_Dataset section:_
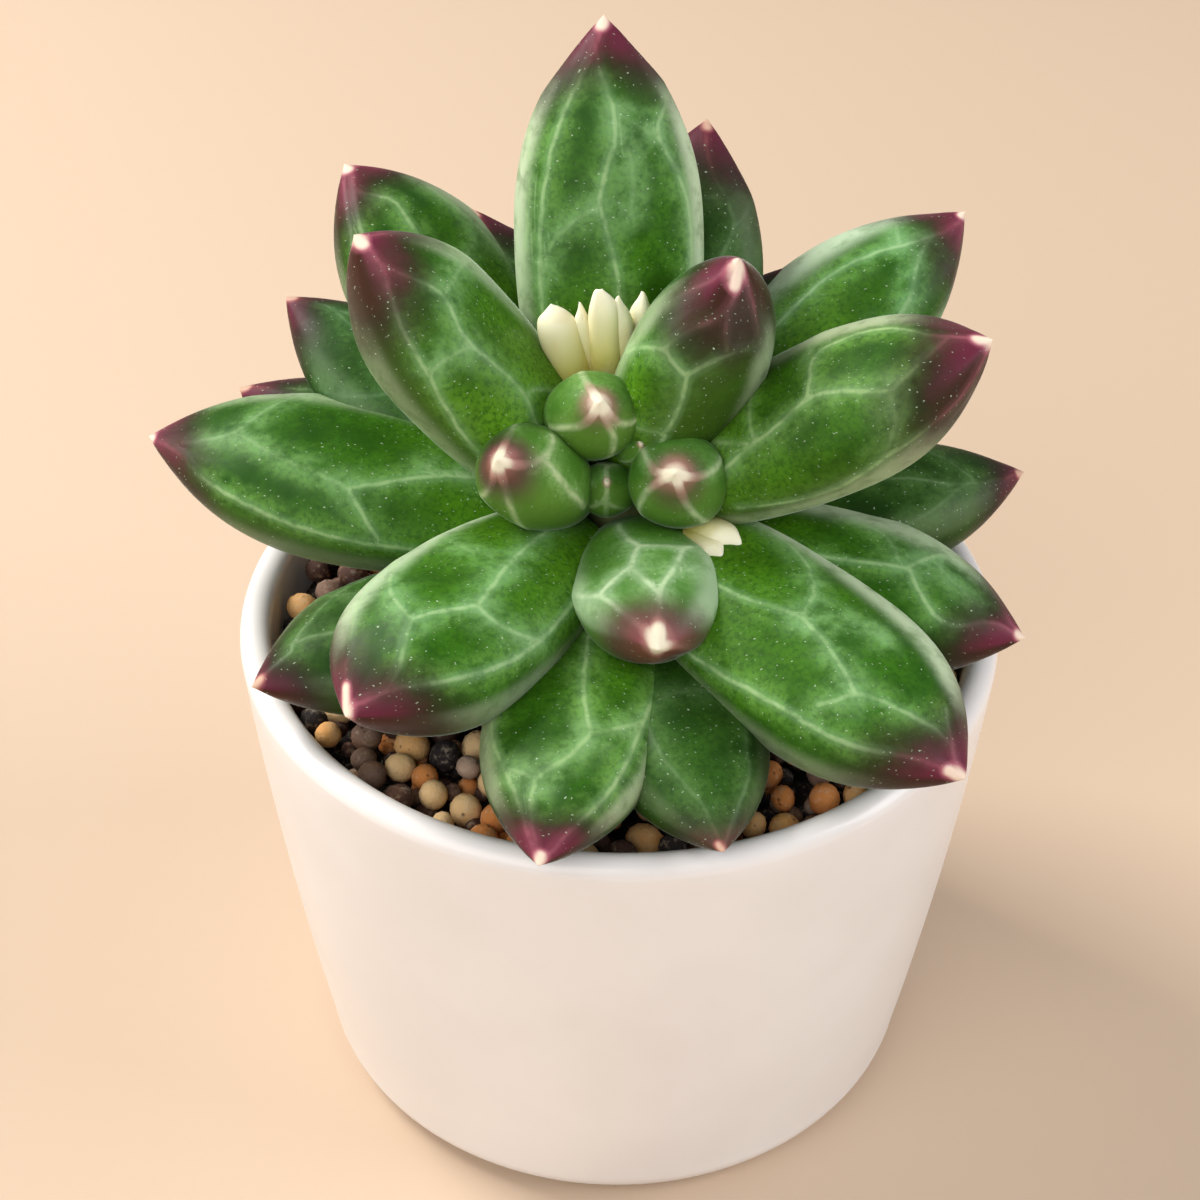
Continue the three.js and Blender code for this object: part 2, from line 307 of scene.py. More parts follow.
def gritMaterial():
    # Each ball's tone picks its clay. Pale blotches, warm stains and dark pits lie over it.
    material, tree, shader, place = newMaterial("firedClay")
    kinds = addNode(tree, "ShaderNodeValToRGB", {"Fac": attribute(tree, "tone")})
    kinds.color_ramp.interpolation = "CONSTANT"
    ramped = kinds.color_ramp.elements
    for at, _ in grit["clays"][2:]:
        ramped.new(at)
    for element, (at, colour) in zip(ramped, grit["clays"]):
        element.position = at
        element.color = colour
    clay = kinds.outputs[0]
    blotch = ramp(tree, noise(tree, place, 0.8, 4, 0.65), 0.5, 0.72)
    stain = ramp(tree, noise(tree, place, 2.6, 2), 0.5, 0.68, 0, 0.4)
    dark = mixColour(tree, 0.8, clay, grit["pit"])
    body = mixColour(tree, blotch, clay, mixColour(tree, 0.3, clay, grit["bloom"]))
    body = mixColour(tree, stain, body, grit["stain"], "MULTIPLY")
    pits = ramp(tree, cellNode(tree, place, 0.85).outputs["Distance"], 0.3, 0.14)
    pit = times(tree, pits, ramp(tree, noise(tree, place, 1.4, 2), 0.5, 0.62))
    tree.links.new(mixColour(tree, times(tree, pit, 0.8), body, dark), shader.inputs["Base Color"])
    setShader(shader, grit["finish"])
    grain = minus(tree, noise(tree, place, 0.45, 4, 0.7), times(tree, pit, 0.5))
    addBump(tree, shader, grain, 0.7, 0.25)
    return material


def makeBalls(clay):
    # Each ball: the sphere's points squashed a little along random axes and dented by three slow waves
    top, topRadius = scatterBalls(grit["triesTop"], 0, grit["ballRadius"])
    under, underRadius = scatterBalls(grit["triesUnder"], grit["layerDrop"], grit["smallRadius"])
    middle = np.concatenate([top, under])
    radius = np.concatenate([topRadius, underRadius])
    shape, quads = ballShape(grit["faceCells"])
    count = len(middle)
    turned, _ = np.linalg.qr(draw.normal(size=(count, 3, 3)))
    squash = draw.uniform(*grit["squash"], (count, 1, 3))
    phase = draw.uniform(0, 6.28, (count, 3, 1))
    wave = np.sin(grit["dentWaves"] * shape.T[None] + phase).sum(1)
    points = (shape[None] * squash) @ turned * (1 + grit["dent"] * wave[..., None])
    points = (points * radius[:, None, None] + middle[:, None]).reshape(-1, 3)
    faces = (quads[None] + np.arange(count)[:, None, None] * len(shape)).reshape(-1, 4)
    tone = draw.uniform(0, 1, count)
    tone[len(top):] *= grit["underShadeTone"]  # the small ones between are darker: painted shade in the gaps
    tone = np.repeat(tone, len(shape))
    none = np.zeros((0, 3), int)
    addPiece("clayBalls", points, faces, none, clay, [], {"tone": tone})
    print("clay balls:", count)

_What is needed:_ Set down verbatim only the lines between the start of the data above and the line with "return material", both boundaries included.

_Response to this exercise:_
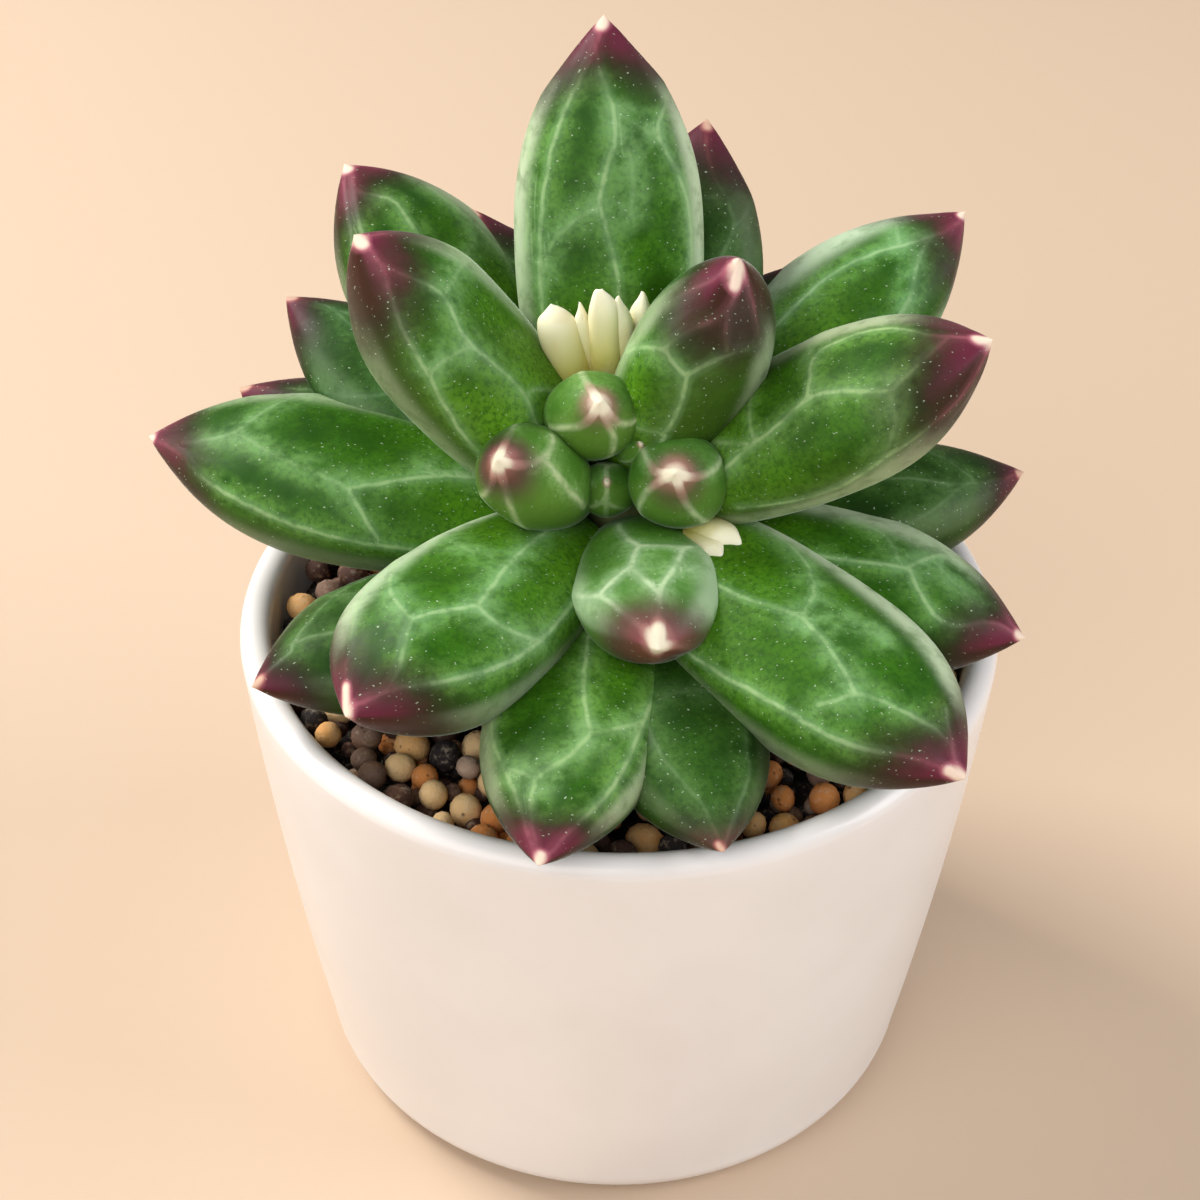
Continue the three.js and Blender code for this object: part 2, from line 307 of scene.py. More parts follow.
def gritMaterial():
    # Each ball's tone picks its clay. Pale blotches, warm stains and dark pits lie over it.
    material, tree, shader, place = newMaterial("firedClay")
    kinds = addNode(tree, "ShaderNodeValToRGB", {"Fac": attribute(tree, "tone")})
    kinds.color_ramp.interpolation = "CONSTANT"
    ramped = kinds.color_ramp.elements
    for at, _ in grit["clays"][2:]:
        ramped.new(at)
    for element, (at, colour) in zip(ramped, grit["clays"]):
        element.position = at
        element.color = colour
    clay = kinds.outputs[0]
    blotch = ramp(tree, noise(tree, place, 0.8, 4, 0.65), 0.5, 0.72)
    stain = ramp(tree, noise(tree, place, 2.6, 2), 0.5, 0.68, 0, 0.4)
    dark = mixColour(tree, 0.8, clay, grit["pit"])
    body = mixColour(tree, blotch, clay, mixColour(tree, 0.3, clay, grit["bloom"]))
    body = mixColour(tree, stain, body, grit["stain"], "MULTIPLY")
    pits = ramp(tree, cellNode(tree, place, 0.85).outputs["Distance"], 0.3, 0.14)
    pit = times(tree, pits, ramp(tree, noise(tree, place, 1.4, 2), 0.5, 0.62))
    tree.links.new(mixColour(tree, times(tree, pit, 0.8), body, dark), shader.inputs["Base Color"])
    setShader(shader, grit["finish"])
    grain = minus(tree, noise(tree, place, 0.45, 4, 0.7), times(tree, pit, 0.5))
    addBump(tree, shader, grain, 0.7, 0.25)
    return material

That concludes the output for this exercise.